Sunday, August 21, 2011

The Huntsman Difference

Jon Huntsman is different from the other GOP candidates.

To be clear. I believe in evolution and trust scientists on global warming. Call me crazy.

People tend to see Mormonism as a binary, you-are-or-you-aren’t question, but Jon Huntsman is something more like a Reform Jew, who honors the spirit rather than the letter of his faith. He describes his family on his father’s side as “saloon keepers and rabble rousers,” and his mother’s side as “ministers and proselytizers.” The Huntsman side ran a hotel in Fillmore, Utah’s first capital, where they arrived with the wagon trains in the 1850s. They were mostly what Utahans call “Jack Mormons”—people with positive feelings about the Latter-Day Saints church who don’t follow all of its strictures. “We blend a couple of different cultures in this family,” he says.

You’d never hear a phrase like that from Romney, who has raised his sons as Mormons and sent them on missions.
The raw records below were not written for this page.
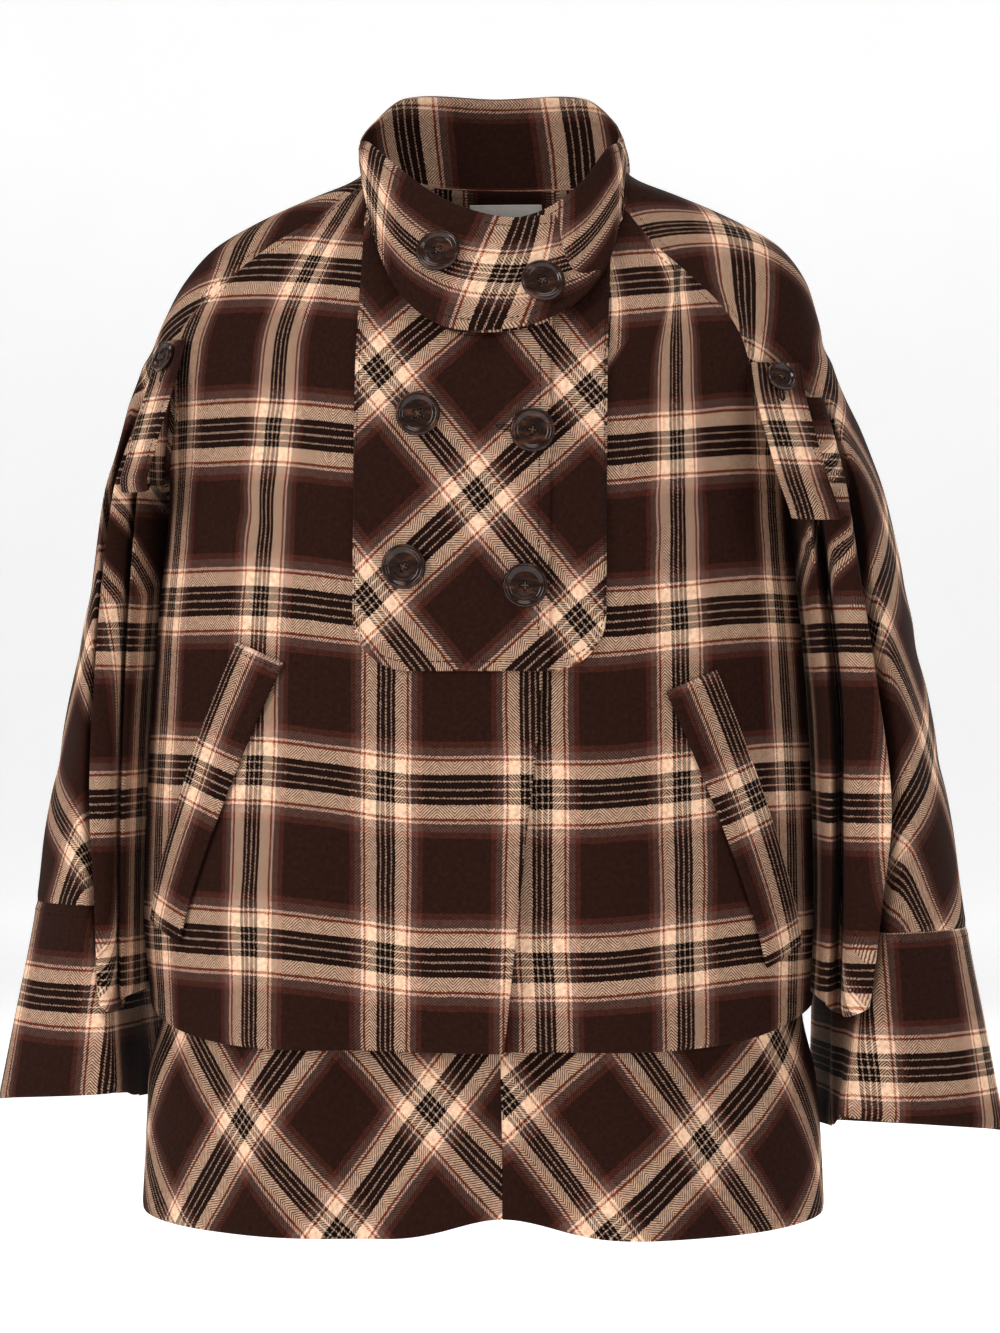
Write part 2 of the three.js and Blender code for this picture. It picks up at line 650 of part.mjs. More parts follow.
// Turns of the collar's columns, spaced evenly along its foot and rim.
function collarTurns(columns) {
  const { underEnd, overEnd } = COLLAR;
  const lengths = [0];
  for (let turn = underEnd; turn < overEnd; turn += 1) {
    const step = [0, 1].map((rise) => collarPoint(turn, rise).distanceTo(collarPoint(turn + 1, rise)));
    lengths.push(lengths[lengths.length - 1] + step[0] + step[1]);
  }
  const total = lengths[lengths.length - 1];
  return Array.from({ length: columns + 1 }, (_, k) => {
    const wanted = (total * k) / columns;
    const i = Math.min(lengths.filter((length) => length < wanted).length, lengths.length - 1);
    const before = Math.max(i - 1, 0);
    const share = i > before ? (wanted - lengths[before]) / (lengths[i] - lengths[before]) : 0;
    return underEnd + before + share;
  });
}

function collar() {
  const columns = 46;
  const turns = collarTurns(columns);
  const pointAt = (u, v) => {
    const turn = turns[Math.round(u * columns)];
    const slant = COLLAR.endSlant * v * ease(COLLAR.slantStart, COLLAR.overEnd, turn);
    return collarPoint(turn + slant, 1 - v);
  };
  return wall("collar", columns, 4, pointAt);
}

function neckLabel() {
  const pointAt = (u, v) => {
    const z = mix(LABEL.top, LABEL.bottom, v);
    const x = mix(LABEL.x + LABEL.halfWidth, LABEL.x - LABEL.halfWidth, u);
    return bodyPoint(Math.PI - angleAt(x / read(BODY, "half", z)), z, -CLOTH - 0.6);
  };
  return wall("neck_label", 5, 2, pointAt, { thickness: LABEL_CLOTH, colour: CREAM });
}

// The lower tier hangs from inside the shell's hem.
function tierPoint(angle, v) {
  const hem = shellHem(angle);
  const x = read(BODY, "half", TIER.hem) * power(Math.sin(angle)) + read(BODY, "shift", TIER.hem);
  const slitRise = Math.cos(angle) > 0 ? SLIT.rise * hump(x - SLIT.x, SLIT.width) : 0;
  const low = TIER.hem + TIER.sideRise * Math.sin(angle) ** 6 + slitRise;
  const z = mix(hem + TIER.overlap, low, v);
  return bodyPoint(angle, z, -TIER.tuck * ease(hem - TIER.release, hem, z));
}

function tier(name, from, to, columns) {
  return wall(name, columns, 4, (u, v) => tierPoint(mix(from, to, u), v), { colour: BIAS_WOOL });
}

function tiers() {
  const slit = angleAt((SLIT.x - read(BODY, "shift", TIER.hem)) / read(BODY, "half", TIER.hem));
  const half = turnBy(SLIT.gap / 2, slit, TIER.hem);
  const side = Math.PI / 2;
  const gap = turnBy(SEAM_GAP, side, TIER.hem);
  return [
    tier("tier_right", -side + gap, slit - half, 15),
    tier("tier_left", slit + half, side - gap, 14),
    tier("tier_back", side + gap, 3 * side - gap, 24),
  ];
}

// A slanted welt, as a strip on the front's points.
function welt(side) {
  const { sign } = SIDES[side];
  const { top, topZ, bottom, bottomZ } = WELTS[side];
  const from = angleAt(top);
  const to = angleAt(bottom);
  const pointAt = (u, v) => {
    const acrossShare = u - 0.5;
    const middle = mix(from, to, v);
    const z = mix(topZ, bottomZ, v) + sign * acrossShare * WELT.width * WELT.lean;
    const angle = sign * middle + turnBy(acrossShare * WELT.width, middle, z);
    return bodyPoint(angle, z, WELT_CLOTH + LAYER_GAP);
  };
  return wall(`welt_${side}`, 4, 12, pointAt, { thickness: WELT_CLOTH });
}

// The sideways direction of a tab.
function tabAcross(side) {
  const facing = THREE.MathUtils.degToRad(TABS[side].facing);
  return new THREE.Vector3(Math.cos(facing), Math.sin(facing), 0);
}

function tabLine(side) {
  return new THREE.CatmullRomCurve3(TABS[side].line.map(({ x, y, z }) => new THREE.Vector3(x, y, z)));
}

function tab(side) {
  const line = tabLine(side);
  const across = tabAcross(side);
  const pointAt = (u, v) => line.getPoint(v).addScaledVector(across, (u - 0.5) * TAB_WIDTH);
  return wall(`tab_${side}`, 2, 12, pointAt);
}

// A turned button with a rim round its dish, its back on a point and facing along a direction.
function button(name, diameter, seat, direction) {
  const r = diameter / 2;
  const { thick, dish, rim } = BUTTON;
  const profile = [
    [0, 0],
    [r * 0.86, 0],
    [r, thick * 0.45],
    [r * (1 - rim / 2), thick],
    [r * (1 - 2 * rim), thick - dish],
    [0, thick - dish],
  ].map(([x, y]) => new THREE.Vector2(x, y));
  const mesh = named(name, new THREE.LatheGeometry(profile, 18), HORN, 0.3);
  mesh.quaternion.setFromUnitVectors(new THREE.Vector3(0, 1, 0), direction);
  mesh.position.copy(seat).addScaledVector(direction, SEAM_GAP + 0.15);
  return mesh;
}

// The outward direction of a surface given by two parameters.
function facingOf(surface, a, b, stepA, stepB) {
  const alongA = surface(a + stepA, b).sub(surface(a - stepA, b));
  const alongB = surface(a, b + stepB).sub(surface(a, b - stepB));
  return alongA.cross(alongB).normalize();
}

function buttons() {
  const made = COLLAR_BUTTONS.map(({ turn, rise }, i) => {
    const direction = facingOf(collarPoint, turn, rise, 2, 0.05);
    return button(`button_collar_${i + 1}`, BUTTON.large, collarPoint(turn, rise), direction);
  });
  BIB_BUTTONS.forEach(({ x, z, layers }, i) => {
    const lift = BIB_LIFT + (layers - 1) * (CLOTH + LAYER_GAP);
    const surface = (a, b) => frontPoint(a, b, lift);
    const direction = facingOf(surface, x, z, 4, 4);
    made.push(button(`button_bib_${i + 1}`, BUTTON.large, surface(x, z), direction));
  });
  for (const side of ["right", "left"]) {
    const [top, next] = tabLine(side).points;
    const down = next.clone().sub(top).normalize();
    const seat = top.clone().addScaledVector(down, TAB_BUTTON_DROP);
    const direction = down.clone().cross(tabAcross(side)).normalize();
    made.push(button(`button_tab_${side}`, BUTTON.small, seat, direction));
  }
  return made;
}

const coat = new THREE.Group();
for (const side of ["right", "left"]) {
  coat.add(front(side), sleeve(side), cuff(side), drape(side), welt(side), tab(side));
}
coat.add(back(), ...bib(), collar(), neckLabel(), ...tiers(), ...buttons());
export default coat;
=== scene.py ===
# %% [markdown]
# # A cape coat in checked wool
#
# The coat hangs as if it were worn: a standing collar that laps over itself, a buttoned bib, raglan
# sleeves with flared cuffs, folded cloth in the arm slits, slanted pocket welts and a lower tier.
# Each piece of cloth is a thin shell made from its own sizes, a little finer than the plain CAD solid
# that it stands for, and one woven material dresses them all.

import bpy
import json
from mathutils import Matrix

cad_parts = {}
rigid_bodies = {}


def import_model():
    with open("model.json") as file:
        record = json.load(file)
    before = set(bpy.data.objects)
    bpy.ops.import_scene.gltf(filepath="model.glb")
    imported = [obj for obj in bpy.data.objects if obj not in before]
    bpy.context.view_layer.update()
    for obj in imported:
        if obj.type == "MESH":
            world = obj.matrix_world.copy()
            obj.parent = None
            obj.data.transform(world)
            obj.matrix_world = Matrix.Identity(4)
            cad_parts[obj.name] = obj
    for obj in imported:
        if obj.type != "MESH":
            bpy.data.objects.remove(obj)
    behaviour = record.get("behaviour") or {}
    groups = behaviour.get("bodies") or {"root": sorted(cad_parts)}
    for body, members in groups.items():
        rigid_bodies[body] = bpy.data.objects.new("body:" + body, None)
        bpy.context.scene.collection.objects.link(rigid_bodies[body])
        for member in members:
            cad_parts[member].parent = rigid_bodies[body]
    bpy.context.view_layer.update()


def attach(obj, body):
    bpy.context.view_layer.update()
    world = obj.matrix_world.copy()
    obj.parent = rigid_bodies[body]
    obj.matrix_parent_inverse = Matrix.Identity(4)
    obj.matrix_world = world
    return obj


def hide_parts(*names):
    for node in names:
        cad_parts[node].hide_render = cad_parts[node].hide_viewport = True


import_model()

# %% [markdown]
# Cloth is best described by sections. A table gives a few heights with their sizes, and a smooth curve
# reads the sizes in between. Reading whole arrays at once with numpy keeps the script quick.

# %% Reading tables
import json
import math

import bpy
import numpy as np
from mathutils import Vector

MM = 0.001


def columns(names, *rows):
    """A table with named columns."""
    return {name: np.array([row[i] for row in rows], float) for i, name in enumerate(names.split())}


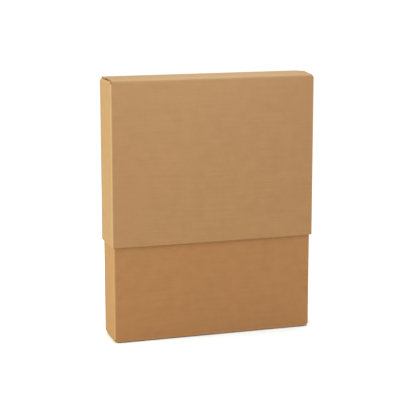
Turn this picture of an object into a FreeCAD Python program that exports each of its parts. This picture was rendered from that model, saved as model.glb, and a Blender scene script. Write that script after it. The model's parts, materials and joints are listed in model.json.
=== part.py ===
import FreeCAD, Part
import Sketcher
import math
import os

# Telescopic carton of double-wall corrugated board: two half-slotted cases, each folded from one sheet.
# The base stands on its closed end, and the cover hangs upside down over its upper part.
# Origin: middle of the footprint, on the floor. +X right, +Y back, +Z up. Millimetres.

os.makedirs("parts", exist_ok=True)
doc = FreeCAD.newDocument("telescopic_carton")

# Driving sizes, each with its own name
sizes = [
    ("cover_width", 1000.0),   # outside of the cover, left to right
    ("cover_depth", 215.0),    # outside of the cover, front to back
    ("cover_height", 785.0),   # mouth of the cover to the top of its closed flaps
    ("base_height", 785.0),    # floor to the rim of the base
    ("base_showing", 467.0),   # floor to the mouth of the cover
    ("board", 6.5),            # thickness of the board
    ("fold_radius", 6.0),      # outside of a fold
    ("score_radius", 1.5),     # inside of a fold
    ("left_gap", 0.3),         # base to cover, where the cover leans on it
    ("right_gap", 2.9),
    ("front_gap", 0.5),
    ("back_gap", 3.0),         # has room for the cover's glue lap
    ("slot_width", 9.0),       # outside of a panel to the end of the flap beside it
    ("slot_past", 1.0),        # slot, cut past the rounding of the creases
    ("short_flap", 107.0),     # side face to the free edge of a short flap
    ("flap_seam", 2.0),        # between the free edges of the two long flaps
    ("flap_gap", 0.3),         # round a flap that moves
    ("lap_width", 42.0),       # glue lap, past the side panel
    ("lap_board", 2.2),        # thickness of the glue lap, which is crushed flat
    ("lap_taper", 14.0),       # slant of the lap's ends
    ("joint_setback", 0.8),    # side face to the raw edge of the back panel
]
sheet = doc.addObject("Spreadsheet::Sheet", "Sizes")
for row, (alias, size) in enumerate(sizes, start=1):
    sheet.set("A%d" % row, alias)
    sheet.set("B%d" % row, str(size))
    sheet.setAlias("B%d" % row, alias)
doc.recompute()

BOARD = "Sizes.board"
MIDDLE = "0"                    # the cover's own middle, front to back
TOP = "(Sizes.base_showing + Sizes.cover_height)"
FOLD = "min(Sizes.fold_radius; 0.95 * Sizes.board)"

# A half of the carton: its outer faces, its closed end, the way its panels run from that end
# (1 up, -1 down) and the gap between its layers of flaps
cover = {
    "left": "(-Sizes.cover_width / 2)",
    "right": "(Sizes.cover_width / 2)",
    "front": "(-Sizes.cover_depth / 2)",
    "back": "(Sizes.cover_depth / 2)",
    "end": TOP,
    "height": "Sizes.cover_height",
    "way": -1,
    "layer_gap": "Sizes.flap_gap",
}
base = {
    "left": "(%s + Sizes.board + Sizes.left_gap)" % cover["left"],
    "right": "(%s - Sizes.board - Sizes.right_gap)" % cover["right"],
    "front": "(%s + Sizes.board + Sizes.front_gap)" % cover["front"],
    "back": "(%s - Sizes.board - Sizes.back_gap)" % cover["back"],
    "end": "0",
    "height": "Sizes.base_height",
    "way": 1,
    "layer_gap": "0",
}


def level(half, depth):
    """Height of what lies this deep inside a half, counted from its closed end."""
    return "(%s %s (%s))" % (half["end"], "+" if half["way"] > 0 else "-", depth)


def outline(body, name, role, offset, loops):
    """Sketch on a plane of the body, this far along its normal: closed loops of (x, y) corners."""
    sketch = body.newObject("Sketcher::SketchObject", name)
    plane = [datum for datum in body.Origin.OriginFeatures if datum.Role == role][0]
    sketch.AttachmentSupport = [(plane, "")]
    sketch.MapMode = "FlatFace"
    sketch.setExpression("AttachmentOffset.Base.z", offset)
    for loop in loops:
        first = sketch.GeometryCount
        count = len(loop)
        turns = [2 * math.pi * corner / count for corner in range(count + 1)]
        ring = [FreeCAD.Vector(math.cos(turn), math.sin(turn), 0) for turn in turns]
        for start, end in zip(ring, ring[1:]):
            sketch.addGeometry(Part.LineSegment(start, end))
        for corner in range(count):
            after = first + (corner + 1) % count
            sketch.addConstraint(Sketcher.Constraint("Coincident", first + corner, 2, after, 1))
        for corner, (x, y) in enumerate(loop):
            for axis, place, start in (("DistanceX", x, ring[corner].x), ("DistanceY", y, ring[corner].y)):
                index = sketch.addConstraint(Sketcher.Constraint(axis, first + corner, 1, start))
                sketch.setExpression("Constraints[%d]" % index, place)
    return sketch


def rectangle(left, right, front, back):
    return [(left, front), (right, front), (right, back), (left, back)]


def pad(body, name, sketch, length, way):
    """Adds the outline's solid, along the plane's normal (way 1) or against it (way -1)."""
    feature = body.newObject("PartDesign::Pad", name)
    feature.Profile = sketch
    feature.setExpression("Length", length)
    feature.Reversed = way < 0
    doc.recompute()
    return feature


def pocket(body, name, sketch, length, way):
    """Cuts the outline out, along the plane's normal (way 1) or against it (way -1)."""
    whole = body.Shape.Volume
    feature = body.newObject("PartDesign::Pocket", name)
    feature.Profile = sketch
    feature.setExpression("Length", length)
    feature.Reversed = way > 0
    doc.recompute()
    if not body.Shape.Volume < whole:
        raise RuntimeError(name + " cuts nothing")
    return feature


def same(one, other):
    return abs(one - other) < 0.001


def round_edges(body, name, radius, wanted):
    """Fillets the body's straight edges whose bounding box, beside the body's own, is wanted."""
    before = body.Tip
    edges = ["Edge%d" % number for number, edge in enumerate(before.Shape.Edges, start=1)
             if wanted(edge.BoundBox, before.Shape.BoundBox)]
    feature = body.newObject("PartDesign::Fillet", name)
    feature.Base = (before, edges)
    feature.setExpression("Radius", radius)
    doc.recompute()
    return feature


def upright(edge):
    return same(edge.XLength, 0) and same(edge.YLength, 0)


def folded_case(label, half):
    """The tube of four panels, its glue joint at the back left, and the two short flaps."""
    body = doc.addObject("PartDesign::Body", label)
    body.Label = label
    way = half["way"]
    crease = level(half, "%s + %s" % (BOARD, half["layer_gap"]))
    length = "(%s - %s - %s)" % (half["height"], BOARD, half["layer_gap"])
    inner_back = "(%s - %s)" % (half["back"], BOARD)

    # The front and side panels, whose left side ends in the fold of the glue lap
    plan = outline(body, label + "_plan", "XY_Plane", crease,
                   [rectangle(half["left"], half["right"], half["front"], inner_back)])
    pad(body, label + "_panels", plan, length, way)
    round_edges(body, label + "_lap_fold", FOLD, lambda edge, whole: upright(edge)
                and same(edge.XMin, whole.XMin) and same(edge.YMax, whole.YMax))

    # The back panel is glued over the lap, and its raw edge shows from the left
    plan = outline(body, label + "_back_plan", "XY_Plane", crease,
                   [rectangle("(%s + Sizes.joint_setback)" % half["left"], half["right"],
                              inner_back, half["back"])])
    pad(body, label + "_back_panel", plan, length, way)
    round_edges(body, label + "_folds", FOLD, lambda edge, whole: upright(edge)
                and (same(edge.XMax, whole.XMax) or same(edge.XMin, whole.XMin))
                and (same(edge.YMin, whole.YMin) or (same(edge.YMax, whole.YMax)
                                                     and same(edge.XMax, whole.XMax))))

    # The space inside, with the crushed inside of each fold
    space = outline(body, label + "_space_plan", "XY_Plane", crease,
                    [rectangle("(%s + %s)" % (half["left"], BOARD), "(%s - %s)" % (half["right"], BOARD),
                               "(%s + %s)" % (half["front"], BOARD), inner_back)])
    pocket(body, label + "_space", space, length, way)
    inset = sheet.get("board")
    round_edges(body, label + "_scores", "Sizes.score_radius", lambda edge, whole: upright(edge)
                and (same(edge.XMax, whole.XMax - inset) or same(edge.XMin, whole.XMin + inset))
                and (same(edge.YMin, whole.YMin + inset) or (same(edge.YMax, whole.YMax - inset)
                                                             and same(edge.XMax, whole.XMax - inset))))

    # Slots between the flaps, at the four corners of the closed end
    past = "Sizes.board"
    left_slot = ("(%s - %s)" % (half["left"], past), "(%s + Sizes.slot_width)" % half["left"])
    right_slot = ("(%s - Sizes.slot_width)" % half["right"], "(%s + %s)" % (half["right"], past))
    front_slot = ("(%s - %s)" % (half["front"], past), "(%s + Sizes.slot_width)" % half["front"])
    back_slot = ("(%s - Sizes.slot_width)" % half["back"], "(%s + %s)" % (half["back"], past))
    corners = [rectangle(*across, *along)
               for across in (left_slot, right_slot) for along in (front_slot, back_slot)]
    slots = outline(body, label + "_slot_plan", "XY_Plane", crease, corners)
    pocket(body, label + "_slots", slots, "(%s + Sizes.slot_past)" % FOLD, way)

    # Short flaps, folded in
    flaps = [rectangle(half["left"], "(%s + Sizes.short_flap)" % half["left"], front_slot[1], back_slot[0]),
             rectangle("(%s - Sizes.short_flap)" % half["right"], half["right"], front_slot[1], back_slot[0])]
    plan = outline(body, label + "_short_plan", "XY_Plane", crease, flaps)
    pad(body, label + "_short_flaps", plan, BOARD, way)
    end = crease_place(body, half)
    round_edges(body, label + "_short_creases", FOLD, lambda edge, whole: same(edge.XLength, 0)
                and same(edge.ZLength, 0) and same(edge.ZMin, end)
                and (same(edge.XMin, whole.XMin) or same(edge.XMax, whole.XMax)))

    # Glue lap on the inside of the back panel
    foot = level(half, "2 * %s + %s + Sizes.slot_past" % (BOARD, half["layer_gap"]))
    tip = level(half, half["height"])
    slant = "Sizes.lap_taper"
    lap_root = "(%s + %s)" % (half["left"], BOARD)
    lap_edge = "(%s + Sizes.lap_width)" % lap_root
    sign = "+" if way > 0 else "-"
    back_sign = "-" if way > 0 else "+"
    corners = [(lap_root, foot), (lap_edge, "(%s %s %s)" % (foot, sign, slant)),
               (lap_edge, "(%s %s %s)" % (tip, back_sign, slant)), (lap_root, tip)]
    lap = outline(body, label + "_lap_plan", "XZ_Plane", "-%s" % inner_back, [corners])
    pad(body, label + "_glue_lap", lap, "Sizes.lap_board", 1)
    return body


def crease_place(body, half):
    """Height of the closed end of what the body has so far."""
    whole = body.Tip.Shape.BoundBox
    return whole.ZMin if half["way"] > 0 else whole.ZMax


def long_creases(body, label, half, plans, thickness):
    """Adds what the long panels carry at the closed end, and rounds its outer edge, the crease."""
    plan = outline(body, label + "_long_plan", "XY_Plane", level(half, "0"), plans)
    pad(body, label + "_long_ends", plan, thickness, half["way"])
    end = crease_place(body, half)
    round_edges(body, label + "_long_creases", FOLD, lambda edge, whole: same(edge.YLength, 0)
                and same(edge.ZLength, 0) and same(edge.ZMin, end)
                and (same(edge.YMin, whole.YMin) or same(edge.YMax, whole.YMax)))


def flap_ends(half):
    return ("(%s + Sizes.slot_width)" % half["left"], "(%s - Sizes.slot_width)" % half["right"])


# Base: its long flaps are glued shut over the short ones and make its underside
base_body = folded_case("base_box", base)
base_middle = "((%s + %s) / 2)" % (base["front"], base["back"])
long_creases(base_body, "base_box", base, [
    rectangle(*flap_ends(base), base["front"], "(%s - Sizes.flap_seam / 2)" % base_middle),
    rectangle(*flap_ends(base), "(%s + Sizes.flap_seam / 2)" % base_middle, base["back"]),
], BOARD)

# Cover: its front and back panels end in the rounded creases that the long flaps turn on
cover_body = folded_case("cover_sleeve", cover)
long_creases(cover_body, "cover_sleeve", cover, [
    rectangle(*flap_ends(cover), cover["front"], "(%s + %s)" % (cover["front"], BOARD)),
    rectangle(*flap_ends(cover), "(%s - %s)" % (cover["back"], BOARD), cover["back"]),
], "(%s + %s)" % (BOARD, cover["layer_gap"]))


def long_flap(label, root, free_edge):
    """A long top flap of the cover, closed, from its crease to the seam in the middle."""
    body = doc.addObject("PartDesign::Body", label)
    body.Label = label
    plan = outline(body, label + "_plan", "XY_Plane", TOP, [rectangle(*flap_ends(cover), root, free_edge)])
    pad(body, label + "_panel", plan, BOARD, -1)
    return body


front_body = long_flap("front_flap", "(%s + %s + Sizes.flap_gap)" % (cover["front"], BOARD),
                       "(%s - Sizes.flap_seam / 2)" % MIDDLE)
back_body = long_flap("back_flap", "(%s - %s - Sizes.flap_gap)" % (cover["back"], BOARD),
                      "(%s + Sizes.flap_seam / 2)" % MIDDLE)

doc.recompute()
for thing in doc.Objects:
    if "Invalid" in thing.State or "Error" in thing.State:
        raise RuntimeError("%s has failed: %s" % (thing.Name, thing.State))
for body in (base_body, cover_body, front_body, back_body):
    shape = body.Shape
    if shape.isNull() or not shape.isValid() or len(shape.Solids) != 1:
        raise RuntimeError(body.Label + " is not one valid solid")
    shape.exportStep("parts/" + body.Label + ".step")
    box = shape.BoundBox
    print("%s: %.0f cm3, x %.1f to %.1f, y %.1f to %.1f, z %.1f to %.1f" % (
        body.Label, shape.Volume / 1000, box.XMin, box.XMax, box.YMin, box.YMax, box.ZMin, box.ZMax))
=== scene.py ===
import json
import math
import bmesh
import bpy
import numpy as np
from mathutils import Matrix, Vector

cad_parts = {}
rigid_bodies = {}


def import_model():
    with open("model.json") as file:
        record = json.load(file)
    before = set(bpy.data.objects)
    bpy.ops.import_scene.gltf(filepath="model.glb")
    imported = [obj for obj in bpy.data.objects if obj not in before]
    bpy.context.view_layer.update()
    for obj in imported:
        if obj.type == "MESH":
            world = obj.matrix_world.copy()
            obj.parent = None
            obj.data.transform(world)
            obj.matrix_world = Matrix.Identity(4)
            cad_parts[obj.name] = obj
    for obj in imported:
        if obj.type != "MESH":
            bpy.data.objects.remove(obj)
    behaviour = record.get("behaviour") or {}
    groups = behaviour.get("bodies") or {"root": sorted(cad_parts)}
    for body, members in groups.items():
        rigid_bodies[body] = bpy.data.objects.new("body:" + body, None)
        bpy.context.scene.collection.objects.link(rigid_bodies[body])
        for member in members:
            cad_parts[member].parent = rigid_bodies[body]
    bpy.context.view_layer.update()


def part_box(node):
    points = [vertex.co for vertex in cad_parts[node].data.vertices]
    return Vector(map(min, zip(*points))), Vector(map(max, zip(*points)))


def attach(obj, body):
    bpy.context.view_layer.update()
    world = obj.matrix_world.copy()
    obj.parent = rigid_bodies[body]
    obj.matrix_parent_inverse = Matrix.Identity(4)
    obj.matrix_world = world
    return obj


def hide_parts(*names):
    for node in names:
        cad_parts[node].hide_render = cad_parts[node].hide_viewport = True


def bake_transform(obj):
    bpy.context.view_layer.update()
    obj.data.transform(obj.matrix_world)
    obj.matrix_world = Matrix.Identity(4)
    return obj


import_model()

mm = 0.001

# Sizes that the frame gives: the cover, the base inside it and one closed flap
coverLow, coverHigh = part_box("cover_sleeve")
baseLow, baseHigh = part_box("base_box")
flapLow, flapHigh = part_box("front_flap")
boardThickness = flapHigh[2] - flapLow[2]
slotWidth = coverHigh[0] - flapHigh[0]
flapGap = flapLow[1] - coverLow[1] - boardThickness
print("frame: cover, base and two flaps")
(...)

Nor would you see Tagg, Matt, Josh, Ben, or Craig Romney in a hotel bar, sipping a glass of wine, as you might see one of Huntsman’s adult children.

ABC News reports:

In an exclusive interview on "This Week," Huntsman said "there's a serious problem" with comments made by Perry in New Hampshire last week calling man-made global warming "a scientific theory that has not been proven and from my perspective is more and more being put into question" while claiming scientists have "manipulated data" on the issue.

"The minute that the Republican Party becomes the party -- the anti-science party, we have a huge problem," Huntsman told ABC News Senior White House correspondent Jake Tapper. "We lose a whole lot of people who would otherwise allow us to win the election in 2012."

"When we take a position that isn't willing to embrace evolution, when we take a position that basically runs counter to what 98 of 100 climate scientists have said … about what is causing climate change and man's contribution to it, I think we find ourselves on the wrong side of science, and, therefore, in a losing position," Huntsman added.